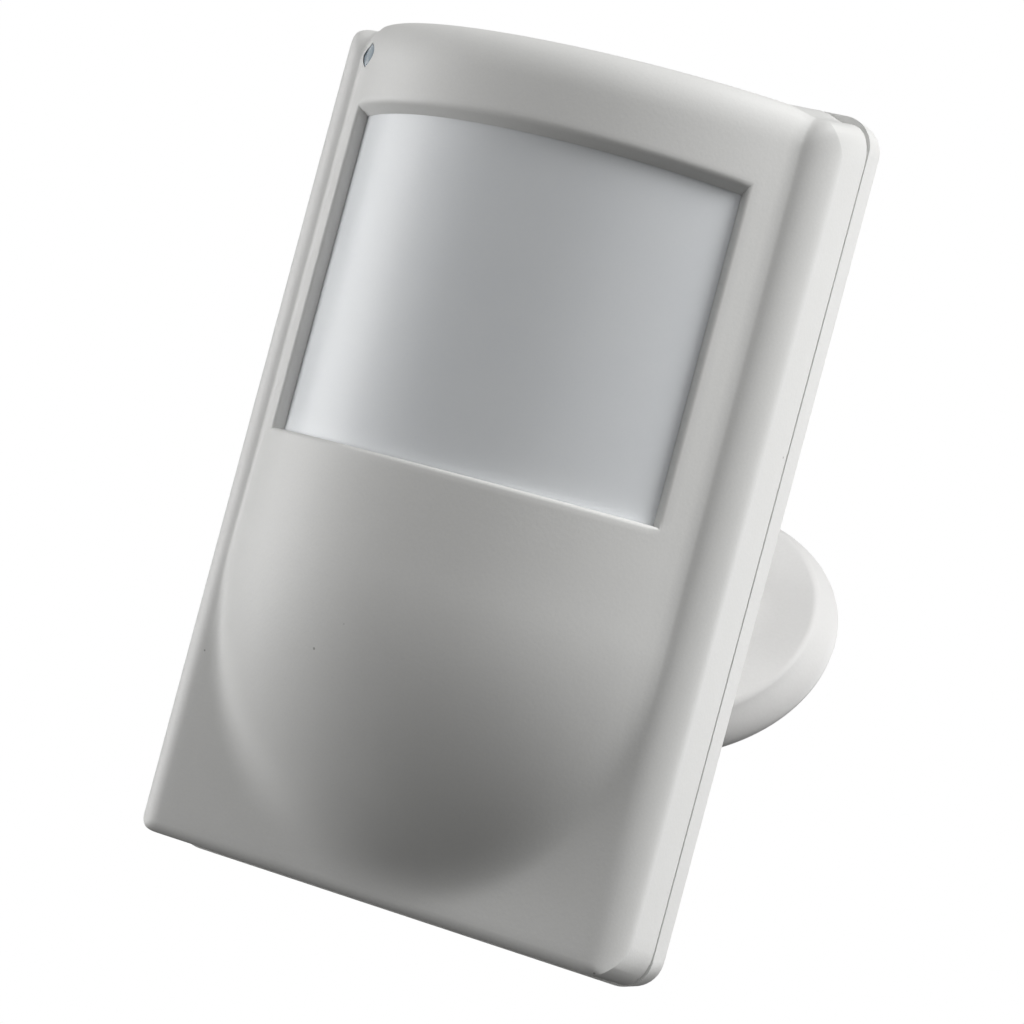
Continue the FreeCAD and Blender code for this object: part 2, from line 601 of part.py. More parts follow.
def radio_module():
    """Radio board standing flat on the main board, with its metal screen."""
    under = BOARD_FRONT + RADIO_LIFT
    board = box(RADIO_X0, RADIO_X1, under, under + RADIO_T, RADIO_Z0, RADIO_Z1)
    pins = box(RADIO_X0 + 1, RADIO_X1 - 1, BOARD_FRONT, under, RADIO_Z0 + 0.5, RADIO_Z0 + 2)
    return board.fuse(pins).removeSplitter()


def radio_screen():
    """Metal can over the radio's parts."""
    seat = BOARD_FRONT + RADIO_LIFT + RADIO_T
    return box(RADIO_X0 + 1.5, RADIO_X1 - 5.5, seat, seat + 2.2, RADIO_Z0 + 3, RADIO_Z1 - 1)


def antenna():
    """Wire aerial: up from the board, then along its upper edge."""
    depth = BOARD_FRONT + 2.2
    rise = rod(ANTENNA_X1, ANTENNA_Z, ANTENNA_R, BOARD_FRONT, depth)
    run = cross_rod(depth, ANTENNA_Z, ANTENNA_R, ANTENNA_X0, ANTENNA_X1)
    knee = Part.makeSphere(ANTENNA_R, V(ANTENNA_X1, -depth, ANTENNA_Z))
    return rise.fuse([run, knee]).removeSplitter()


def capacitors():
    """Two upright electrolytic capacitors."""
    cans = []
    for x, z, r, h in CAN_SIZES:
        can = rod(x, z, r, BOARD_FRONT, BOARD_FRONT + h)
        rims = [e for e in can.Edges if e.Curve.TypeId == "Part::GeomCircle"]
        cans.append(can.makeFillet(0.35, rims))
    return Part.makeCompound(cans)


def surface_parts():
    """Small surface-mounted parts in two rows."""
    bits = []
    for k in range(6):
        z = COLUMN_TOP - COLUMN_PITCH * k
        bits.append(box(COLUMN_X, COLUMN_X + 2, BOARD_FRONT, BOARD_FRONT + 0.6, z, z + 1.2))
    for k in range(5):
        x = ROW_X + ROW_PITCH * k
        bits.append(box(x, x + 1.2, BOARD_FRONT, BOARD_FRONT + 0.6, ROW_Z, ROW_Z + 2))
    return Part.makeCompound(bits)


def jumper_pins():
    """Two-pin header for the indicator's on-off link."""
    block = box(HEADER_X - 2.5, HEADER_X + 2.5, BOARD_FRONT, BOARD_FRONT + 2.4, HEADER_Z - 1.2, HEADER_Z + 1.2)
    for x in (HEADER_X - HEADER_PITCH / 2, HEADER_X + HEADER_PITCH / 2):
        pin = box(x - 0.3, x + 0.3, BOARD_FRONT + 2.0, BOARD_FRONT + 8.0, HEADER_Z - 0.3, HEADER_Z + 0.3)
        block = block.fuse(pin)
    return block.removeSplitter()


def jumper_cap():
    """Shorting cap on the header."""
    low = BOARD_FRONT + 2.5
    cap = box(HEADER_X - 2.4, HEADER_X + 2.4, low, low + 6.1, HEADER_Z - 1.15, HEADER_Z + 1.15)
    for x in (HEADER_X - HEADER_PITCH / 2, HEADER_X + HEADER_PITCH / 2):
        cap = cap.cut(box(x - 0.35, x + 0.35, low - 0.5, low + 5.6, HEADER_Z - 0.35, HEADER_Z + 0.35))
    return cap


def indicator_led():
    """Light-emitting diode under the light guide."""
    body = rod(LED_X, LED_Z - 3.0, 1.2, BOARD_FRONT, BOARD_FRONT + 0.8)
    return body.fuse(rod(LED_X, LED_Z - 3.0, 1.0, BOARD_FRONT + 0.8, BOARD_FRONT + 1.7)).removeSplitter()


def learn_switch():
    """Square push switch body for pairing."""
    body = box(-3, 3, BOARD_FRONT, BOARD_FRONT + 3.4, BUTTON_Z - 3, BUTTON_Z + 3)
    return body.cut(rod(0, BUTTON_Z, 1.8, BOARD_FRONT + 1.2, BOARD_FRONT + 4))


def learn_button():
    """Round key of the pairing switch."""
    return rod(0, BUTTON_Z, 1.72, BOARD_FRONT + 1.8, BOARD_FRONT + 4.6)


def tamper_switch():
    """Body of the switch that tells whether the cover is shut."""
    body = box(TAMPER_X - 3.5, TAMPER_X + 3.5, BOARD_FRONT, BOARD_FRONT + 3.6, TAMPER_Z - 3, TAMPER_Z + 3)
    return body.cut(rod(TAMPER_X, TAMPER_Z, 1.35, BOARD_FRONT + 0.8, BOARD_FRONT + 4))


def tamper_plunger():
    """Plunger that the closed cover's post holds down."""
    stem = rod(TAMPER_X, TAMPER_Z, 1.28, BOARD_FRONT + 2.2, BOARD_FRONT + 5.6)
    return stem.fuse(rod(TAMPER_X, TAMPER_Z, 2.1, BOARD_FRONT + 5.6, BOARD_FRONT + 6.6)).removeSplitter()


def tamper_post():
    """Post inside the front cover that presses the tamper plunger."""
    post = rod(TAMPER_X, TAMPER_Z, 1.5, BOARD_FRONT + 6.9, 40)
    return post.common(front_form(WALL - 0.3))


BRACKET_TURNED = {
    "wall_plate": wall_plate,
    "swivel_turret": turret,
    "tilt_bolt": tilt_bolt,
    "tilt_nut": tilt_nut,
}

DETECTOR_TILTED = {
    "swivel_arm": swivel_arm,
    "head_plate": head_plate,
    "head_washer": head_washer,
    "head_screw": head_screw,
    "head_plate_screws": plate_screws,
    "rear_cover": rear_cover,
    "fresnel_lens": fresnel_lens,
    "lens_frame": lens_frame,
    "led_window": led_window,
    "circuit_board": circuit_board,
    "board_screws": board_screws,
    "sensor_holder": sensor_holder,
    "sensor_can": sensor_can,
    "sensor_filter": sensor_filter,
    "sensor_leads": sensor_leads,
    "battery": battery,
    "battery_cradle": battery_cradle,
    "contact_plate": contact_plate,
    "contact_spring": contact_spring,
    "controller_chip": controller_chip,
    "amplifier_chip": amplifier_chip,
    "radio_module": radio_module,
    "radio_screen": radio_screen,
    "antenna": antenna,
    "capacitors": capacitors,
    "surface_parts": surface_parts,
    "jumper_pins": jumper_pins,
    "jumper_cap": jumper_cap,
    "indicator_led": indicator_led,
    "learn_switch": learn_switch,
    "learn_button": learn_button,
    "tamper_switch": tamper_switch,
    "tamper_plunger": tamper_plunger,
}


def save(name, shape):
    """Writes one node's STEP file."""
    shape.exportStep("parts/%s.step" % name)


def main():
    """Builds every node and writes its file."""
    os.makedirs("parts", exist_ok=True)
    for name, make in BRACKET_TURNED.items():
        save(name, make())
    save("turret_washer", swivel_washer(RECESS_DEPTH))
    save("turret_screw", swivel_screw(RECESS_DEPTH))
    tilted = rest_placement()
    shapes = {name: make() for name, make in DETECTOR_TILTED.items()}
    shapes["front_cover"] = front_cover().fuse(tamper_post()).removeSplitter()
    for name, shape in shapes.items():
        shape.Placement = tilted.multiply(shape.Placement)
        save(name, shape)


main()
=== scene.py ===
"""Looks of a wall-mounted motion sensor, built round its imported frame.

The detector is modelled upright, with x to its right, y into the wall and z up, and then
tilted into the row frame by DetectorPlace. All sizes are metres.
"""

import json
import logging
import math
from contextlib import contextmanager
from dataclasses import dataclass, field
from enum import Enum
from typing import Callable, Iterator, Sequence

import bmesh
import bpy
from mathutils import Matrix, Vector


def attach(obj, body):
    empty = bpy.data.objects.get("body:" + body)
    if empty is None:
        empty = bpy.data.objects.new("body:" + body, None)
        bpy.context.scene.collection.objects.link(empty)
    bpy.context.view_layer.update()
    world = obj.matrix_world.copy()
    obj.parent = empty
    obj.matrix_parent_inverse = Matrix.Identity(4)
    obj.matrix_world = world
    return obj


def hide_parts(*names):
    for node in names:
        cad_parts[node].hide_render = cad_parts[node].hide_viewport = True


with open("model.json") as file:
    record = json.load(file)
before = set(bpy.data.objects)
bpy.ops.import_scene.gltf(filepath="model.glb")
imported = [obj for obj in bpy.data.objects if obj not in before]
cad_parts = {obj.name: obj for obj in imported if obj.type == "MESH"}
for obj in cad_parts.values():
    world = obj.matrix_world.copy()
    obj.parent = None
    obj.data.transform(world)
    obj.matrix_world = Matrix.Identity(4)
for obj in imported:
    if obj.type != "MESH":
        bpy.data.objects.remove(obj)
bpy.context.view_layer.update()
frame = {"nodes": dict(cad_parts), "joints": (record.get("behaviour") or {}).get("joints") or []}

MM = 0.001
LOG = logging.getLogger("motion_sensor")
logging.basicConfig(level=logging.INFO, format="%(name)s: %(message)s")

Colour = tuple[float, float, float]


# ------------------------------------------------------------------ places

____

Copy every line of the listing that contains the word "empty".

    empty = bpy.data.objects.get("body:" + body)
    if empty is None:
        empty = bpy.data.objects.new("body:" + body, None)
        bpy.context.scene.collection.objects.link(empty)
    obj.parent = empty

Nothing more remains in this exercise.